One of the highlights is the recital by the young and charismatic Japanese pianist Hayato Sumino, known by the pseudonym “Cateen”. This event combines musical depth and contemporary energy. The programme combines classics such as Chopin and Bach with innovative original compositions by Cateen himself, creating a fascinating dialogue between past and present. The highlight of the recital will be the exceptional version of Ravel's Boléro, performed simultaneously on two pianos, a unique sound and visual experience that has already enchanted millions of online viewers.
And then there are those moments when music becomes a journey, a crossing of territories and cultures. Chineke! Orchestra brings with it the voices of the African-American symphonic tradition, giving back the right space to composers who have written extraordinary pages but who history has relegated to the margins. Camerata Bern builds a bridge between the ages with a programme that brings together Hildegard von Bingen and Benjamin Britten, in a dialogue between medieval sacred chant and orchestral modernity. The Manchester Collective mixes Scottish folk, jazz and contemporary writing, blurring the boundaries between orality and notation, improvisation and structure.
Jazz, in its most authentic essence, is the language that has most explored the concept of time in music, redefining it in every era. This season celebrates its vitality in different ways: Sollima and Fresu, with their alchemy of cello and trumpet, traverse it in a synthesis that touches upon the baroque and the contemporary, the scriptural and the free. Avishai Cohen takes it into the symphonic world, while Ledisi and the Metropole Orkest interweave it with the voice of Nina Simone, rewriting the pages of a historic concert with new arrangements.
Indeed, the human voice is the element that most dissolves time, the first musical instrument, the oldest and at the same time the most capable of renewal. Costanza Alegiani and Peppe Servillo's recital, dedicated to the songs of Kurt Weill and Bertolt Brecht, forcefully reminds us of this fact: Kabarett, musical theatre, jazz and poetry come together in a single tale that spans epochs and continents. Kurtág, the great master of the musical miniature, is another thread running through the season. The “Kurtág 100” concert, which falls exactly on the centenary of his birth, is an opportunity to explore his poetic world, suspended between sound and silence, memory and vision. But his essential and powerful language also appears in the Manchester Collective's programme, demonstrating how his influence continues to shape the present.
This season there are concerts that tell stories, but also projects that go beyond music in the narrow sense, exploring the relationship between sound, image and word. Rodari Connection brings to the stage an experience in which the narration of Fables on the Telephone mixes with electronic and video experimentation, creating a play between reality and imagination. WANDERER, with its artistic residency at LAC, transforms theatre into a sound and visual journey, breaking down the barriers between performance and installation. Andrea Molino's La radio vuota, co-produced with 900 presente, the Conservatorio della Svizzera Italiana and RSI, is another example of how music can tell stories outside the traditional concert, creating an immersive experience that questions our relationship with sound and the world around us.

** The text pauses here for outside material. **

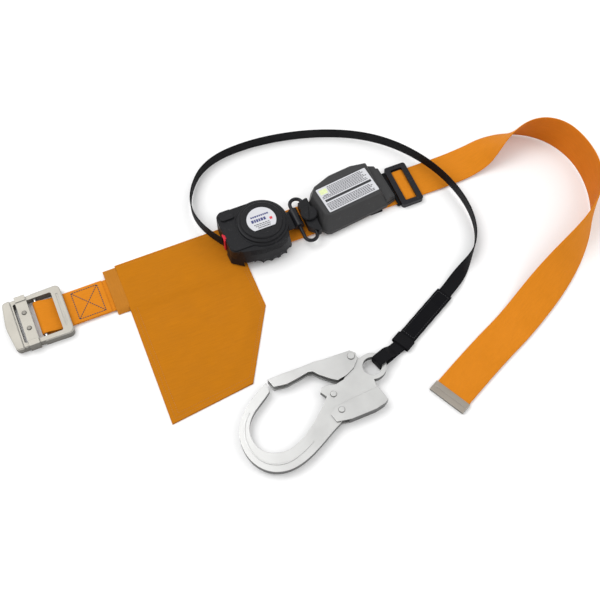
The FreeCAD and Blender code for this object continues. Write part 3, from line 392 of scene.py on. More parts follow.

Finally, there are two events that seem to underline the heart of this season: the screening of Psycho, with the soundtrack performed live by the OSI, and Sinfonia di una grande città, in which Berlin-based DJs Gebrüder Teichmann perform live music for Walter Ruttmann's legendary silent film Sinfonia di una grande città (1927), remixing music by Berlin composers from various eras. In both cases, music takes control of cinematic time, transforms it, rewrites it. We watch the same images, but the experience is always new, always changing.
There are also occasions when historical time becomes the living matter of music. The concert “We were the sound”, on the occasion of Remembrance Day, is a tribute to the female musicians deported to the concentration camps, women who made music an act of resistance. History is also woven into Balagan's programme, a journey through Jewish, Balkan and contemporary sounds, tracing the wandering trajectories of migrant traditions.
That is why this season is not a mere concert programme, but a true experience of time. A journey that shows us how music is never an object of the past, but an energy that continues to transform. Borges wrote that time is a river, a tiger, a fire. Music is all this, yet it is also what allows us to cross it without being overwhelmed by it.
Let yourself be carried away. Every sound is a new beginning.